_WHAT IS EXPECTED_:
Every line below is to be quoted exactly, with nothing added or dropped.

_MATERIAL FOR THIS TASK_:
—————

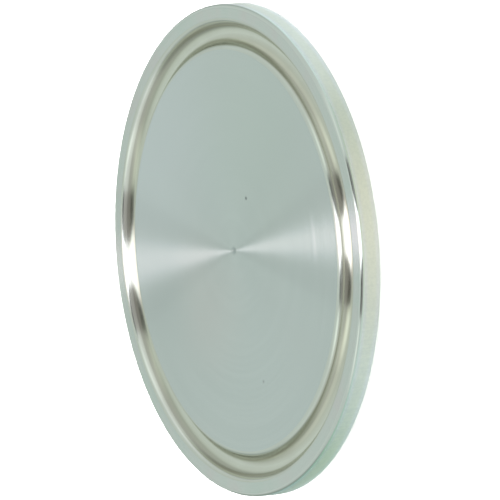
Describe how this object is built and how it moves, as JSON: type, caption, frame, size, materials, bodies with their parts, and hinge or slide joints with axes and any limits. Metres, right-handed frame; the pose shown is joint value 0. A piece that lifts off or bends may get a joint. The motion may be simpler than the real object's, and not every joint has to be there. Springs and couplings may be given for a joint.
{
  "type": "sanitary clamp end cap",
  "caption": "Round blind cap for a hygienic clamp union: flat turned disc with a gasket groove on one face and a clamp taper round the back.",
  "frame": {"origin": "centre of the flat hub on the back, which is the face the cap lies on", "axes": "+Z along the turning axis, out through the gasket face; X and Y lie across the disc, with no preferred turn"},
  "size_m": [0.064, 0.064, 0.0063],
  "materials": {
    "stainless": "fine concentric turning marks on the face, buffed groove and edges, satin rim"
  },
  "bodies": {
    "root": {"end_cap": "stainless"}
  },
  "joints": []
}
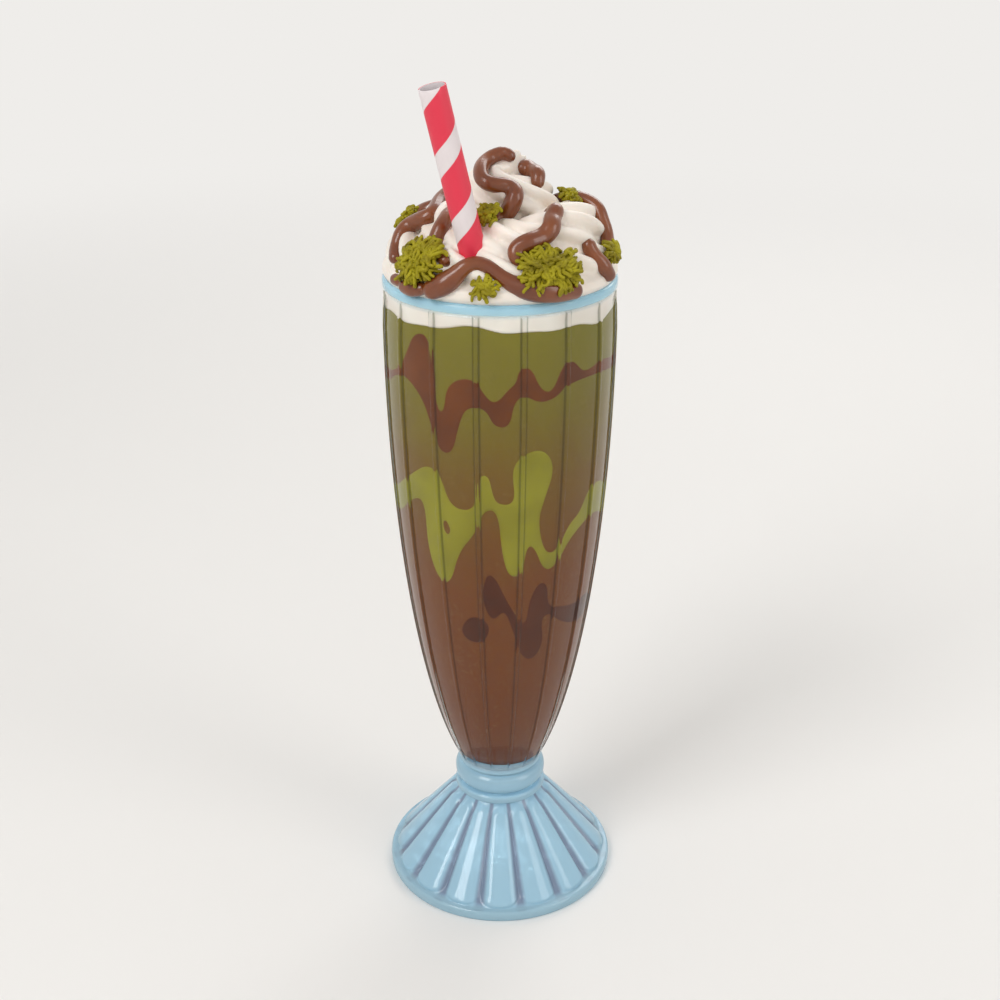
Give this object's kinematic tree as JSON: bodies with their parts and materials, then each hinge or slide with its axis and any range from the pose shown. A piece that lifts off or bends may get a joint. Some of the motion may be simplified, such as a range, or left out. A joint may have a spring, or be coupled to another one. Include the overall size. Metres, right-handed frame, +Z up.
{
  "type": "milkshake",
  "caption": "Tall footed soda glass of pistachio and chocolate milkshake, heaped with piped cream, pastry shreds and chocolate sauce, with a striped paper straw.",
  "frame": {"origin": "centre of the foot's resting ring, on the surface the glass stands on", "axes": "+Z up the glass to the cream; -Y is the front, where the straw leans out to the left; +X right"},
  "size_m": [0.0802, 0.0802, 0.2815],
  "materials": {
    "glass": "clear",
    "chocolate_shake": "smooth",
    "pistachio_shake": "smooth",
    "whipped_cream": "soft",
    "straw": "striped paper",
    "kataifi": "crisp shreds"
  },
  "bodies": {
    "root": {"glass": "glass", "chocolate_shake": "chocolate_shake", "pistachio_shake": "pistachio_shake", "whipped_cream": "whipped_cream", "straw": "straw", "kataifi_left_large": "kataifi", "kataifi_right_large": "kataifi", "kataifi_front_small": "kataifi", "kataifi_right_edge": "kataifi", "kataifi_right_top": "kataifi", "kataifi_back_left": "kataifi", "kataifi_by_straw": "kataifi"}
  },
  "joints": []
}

—————

_COMPLETED EXERCISE_:
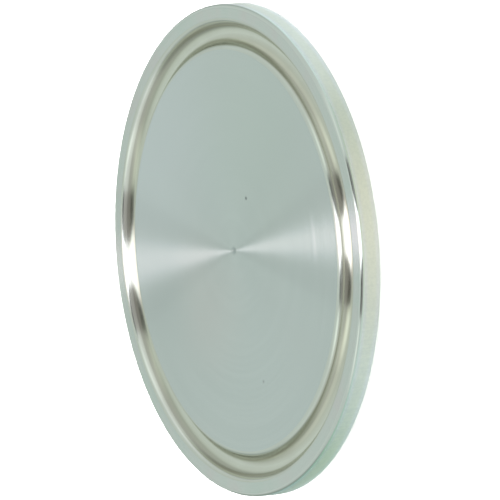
Describe how this object is built and how it moves, as JSON: type, caption, frame, size, materials, bodies with their parts, and hinge or slide joints with axes and any limits. Metres, right-handed frame; the pose shown is joint value 0. A piece that lifts off or bends may get a joint. The motion may be simpler than the real object's, and not every joint has to be there. Springs and couplings may be given for a joint.
{
  "type": "sanitary clamp end cap",
  "caption": "Round blind cap for a hygienic clamp union: flat turned disc with a gasket groove on one face and a clamp taper round the back.",
  "frame": {"origin": "centre of the flat hub on the back, which is the face the cap lies on", "axes": "+Z along the turning axis, out through the gasket face; X and Y lie across the disc, with no preferred turn"},
  "size_m": [0.064, 0.064, 0.0063],
  "materials": {
    "stainless": "fine concentric turning marks on the face, buffed groove and edges, satin rim"
  },
  "bodies": {
    "root": {"end_cap": "stainless"}
  },
  "joints": []
}
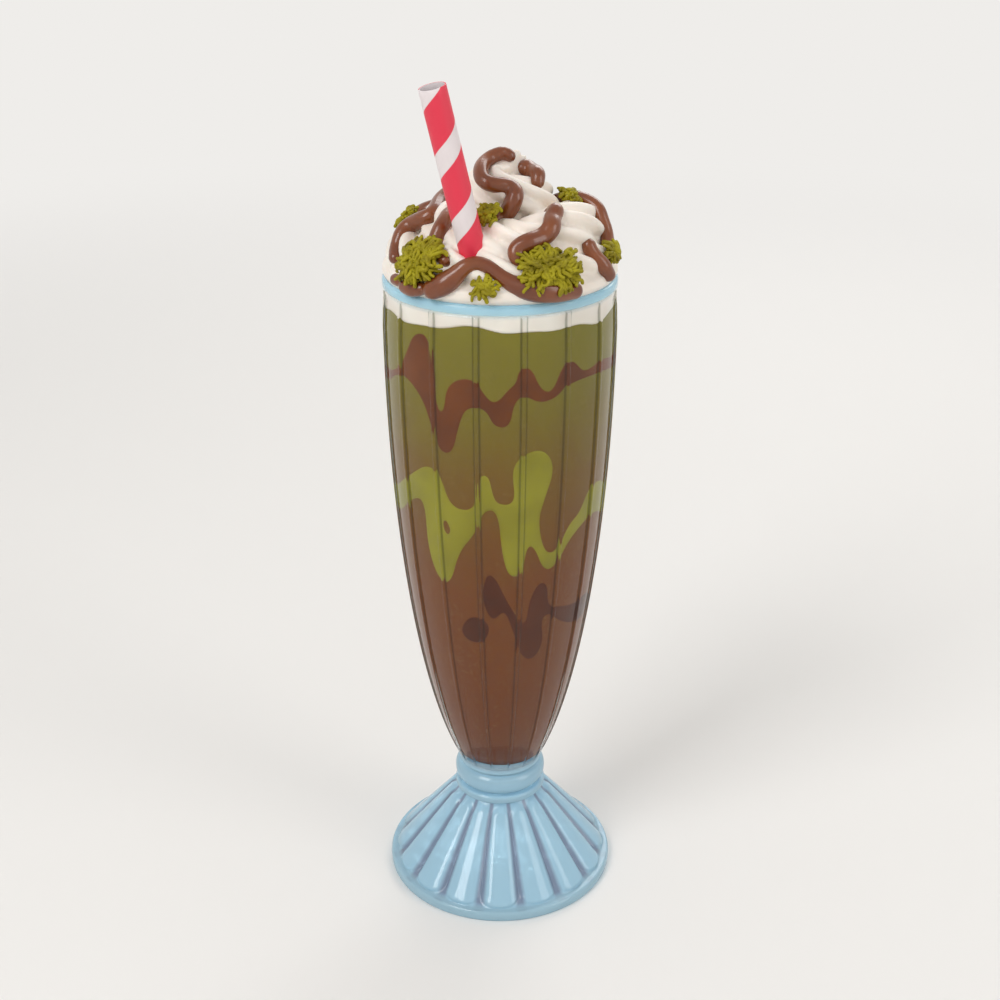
Give this object's kinematic tree as JSON: bodies with their parts and materials, then each hinge or slide with its axis and any range from the pose shown. A piece that lifts off or bends may get a joint. Some of the motion may be simplified, such as a range, or left out. A joint may have a spring, or be coupled to another one. Include the overall size. Metres, right-handed frame, +Z up.
{
  "type": "milkshake",
  "caption": "Tall footed soda glass of pistachio and chocolate milkshake, heaped with piped cream, pastry shreds and chocolate sauce, with a striped paper straw.",
  "frame": {"origin": "centre of the foot's resting ring, on the surface the glass stands on", "axes": "+Z up the glass to the cream; -Y is the front, where the straw leans out to the left; +X right"},
  "size_m": [0.0802, 0.0802, 0.2815],
  "materials": {
    "glass": "clear",
    "chocolate_shake": "smooth",
    "pistachio_shake": "smooth",
    "whipped_cream": "soft",
    "straw": "striped paper",
    "kataifi": "crisp shreds"
  },
  "bodies": {
    "root": {"glass": "glass", "chocolate_shake": "chocolate_shake", "pistachio_shake": "pistachio_shake", "whipped_cream": "whipped_cream", "straw": "straw", "kataifi_left_large": "kataifi", "kataifi_right_large": "kataifi", "kataifi_front_small": "kataifi", "kataifi_right_edge": "kataifi", "kataifi_right_top": "kataifi", "kataifi_back_left": "kataifi", "kataifi_by_straw": "kataifi"}
  },
  "joints": []
}